In other words, the Google Sheets document I spent hours creating and modifying, and which I have depended on for years to track my family’s financial assets and income, is now the digital equivalent of a doorstop. Again, many other Canadians are in the same predicament.
“The error is screwing up my entire sheet,” another user complained on Reddit.
Technology doesn’t always work like it should. Stuff breaks. I get it. But this has been going on for months, and Google Sheets users in Canada have no idea when – if ever – it will be fixed, because nobody from Google, as far as I know, has acknowledged the issue or provided a timeline for its resolution.

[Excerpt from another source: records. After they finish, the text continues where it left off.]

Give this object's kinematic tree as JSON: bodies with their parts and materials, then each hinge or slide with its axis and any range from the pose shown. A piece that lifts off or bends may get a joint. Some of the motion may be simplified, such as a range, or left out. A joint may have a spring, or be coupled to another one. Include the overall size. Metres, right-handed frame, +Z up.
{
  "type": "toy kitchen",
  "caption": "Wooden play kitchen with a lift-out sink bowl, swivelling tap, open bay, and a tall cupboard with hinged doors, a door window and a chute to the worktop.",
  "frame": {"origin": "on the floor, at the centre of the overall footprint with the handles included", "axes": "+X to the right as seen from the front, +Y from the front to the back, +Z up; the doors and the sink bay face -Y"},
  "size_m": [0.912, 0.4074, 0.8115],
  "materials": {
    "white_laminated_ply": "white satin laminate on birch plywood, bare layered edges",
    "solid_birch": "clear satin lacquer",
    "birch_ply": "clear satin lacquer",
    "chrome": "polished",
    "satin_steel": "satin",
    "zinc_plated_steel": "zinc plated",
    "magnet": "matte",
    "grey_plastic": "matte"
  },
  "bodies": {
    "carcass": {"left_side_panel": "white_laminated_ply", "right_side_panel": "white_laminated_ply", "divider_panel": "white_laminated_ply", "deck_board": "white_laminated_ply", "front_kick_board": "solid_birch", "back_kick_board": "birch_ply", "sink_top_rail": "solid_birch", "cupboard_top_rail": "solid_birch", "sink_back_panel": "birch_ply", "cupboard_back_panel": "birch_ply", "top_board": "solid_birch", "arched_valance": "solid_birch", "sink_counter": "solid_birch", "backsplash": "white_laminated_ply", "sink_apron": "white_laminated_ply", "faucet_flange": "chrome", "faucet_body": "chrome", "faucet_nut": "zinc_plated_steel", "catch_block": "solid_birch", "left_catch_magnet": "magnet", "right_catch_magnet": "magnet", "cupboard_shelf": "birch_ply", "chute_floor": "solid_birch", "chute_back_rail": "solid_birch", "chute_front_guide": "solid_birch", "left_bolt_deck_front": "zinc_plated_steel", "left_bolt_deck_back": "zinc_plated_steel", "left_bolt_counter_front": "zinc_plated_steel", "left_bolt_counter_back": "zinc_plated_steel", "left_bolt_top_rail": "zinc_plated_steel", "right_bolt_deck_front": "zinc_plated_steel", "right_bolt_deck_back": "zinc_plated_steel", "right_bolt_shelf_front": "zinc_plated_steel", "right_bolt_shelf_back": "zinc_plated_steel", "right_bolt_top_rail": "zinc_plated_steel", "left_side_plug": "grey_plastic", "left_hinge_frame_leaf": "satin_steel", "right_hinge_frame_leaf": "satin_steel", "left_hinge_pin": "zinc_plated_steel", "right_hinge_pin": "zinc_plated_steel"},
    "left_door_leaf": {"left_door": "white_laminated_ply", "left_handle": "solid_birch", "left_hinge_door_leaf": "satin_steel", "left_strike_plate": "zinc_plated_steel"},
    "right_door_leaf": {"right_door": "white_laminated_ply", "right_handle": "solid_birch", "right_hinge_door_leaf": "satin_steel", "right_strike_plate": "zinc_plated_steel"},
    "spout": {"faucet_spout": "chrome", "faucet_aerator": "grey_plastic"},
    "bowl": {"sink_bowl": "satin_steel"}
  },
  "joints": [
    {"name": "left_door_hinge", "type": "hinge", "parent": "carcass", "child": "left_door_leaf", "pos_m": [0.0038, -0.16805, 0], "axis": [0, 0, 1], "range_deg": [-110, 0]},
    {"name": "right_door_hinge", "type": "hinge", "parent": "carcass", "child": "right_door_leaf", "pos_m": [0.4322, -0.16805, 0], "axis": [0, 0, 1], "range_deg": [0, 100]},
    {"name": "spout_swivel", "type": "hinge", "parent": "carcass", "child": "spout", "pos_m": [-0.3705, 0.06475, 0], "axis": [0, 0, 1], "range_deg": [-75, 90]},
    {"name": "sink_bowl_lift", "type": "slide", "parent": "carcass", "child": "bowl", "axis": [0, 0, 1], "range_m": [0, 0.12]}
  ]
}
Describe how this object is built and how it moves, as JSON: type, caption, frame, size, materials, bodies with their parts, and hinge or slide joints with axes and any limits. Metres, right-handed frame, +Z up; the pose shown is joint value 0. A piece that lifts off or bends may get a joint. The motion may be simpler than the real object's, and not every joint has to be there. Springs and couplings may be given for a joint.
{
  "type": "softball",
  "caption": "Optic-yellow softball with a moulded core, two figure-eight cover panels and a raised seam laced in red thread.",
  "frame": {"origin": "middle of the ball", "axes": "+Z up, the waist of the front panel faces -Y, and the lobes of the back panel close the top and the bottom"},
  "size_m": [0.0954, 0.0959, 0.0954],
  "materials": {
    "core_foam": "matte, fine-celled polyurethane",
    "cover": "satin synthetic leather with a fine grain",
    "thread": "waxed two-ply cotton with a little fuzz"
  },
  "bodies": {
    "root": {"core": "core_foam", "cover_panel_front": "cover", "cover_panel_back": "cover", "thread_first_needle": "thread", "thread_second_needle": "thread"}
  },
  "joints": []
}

Now, I know you probably have bigger fish to fry – developing cool AI tools and preparing to block Canadian news, for example – but would it be too much to ask for you to let Google Sheets users know whether you plan to address this fatal flaw? Or should we all begin to look for alternatives for tracking our portfolios?
The way I see it, this should be a relatively simple fix. The problem appears to originate with your data provider, which has evidently stopped supplying prices for the affected securities. You’re a big company with ample resources. Surely, someone at Google could make a few calls or tweak some code and get this matter resolved promptly. Some of us are running out of patience. The lack of communication from Google is frustrating.
I look forward to hearing from you. So do the many other Canadians who rely on your products to track and manage their finances.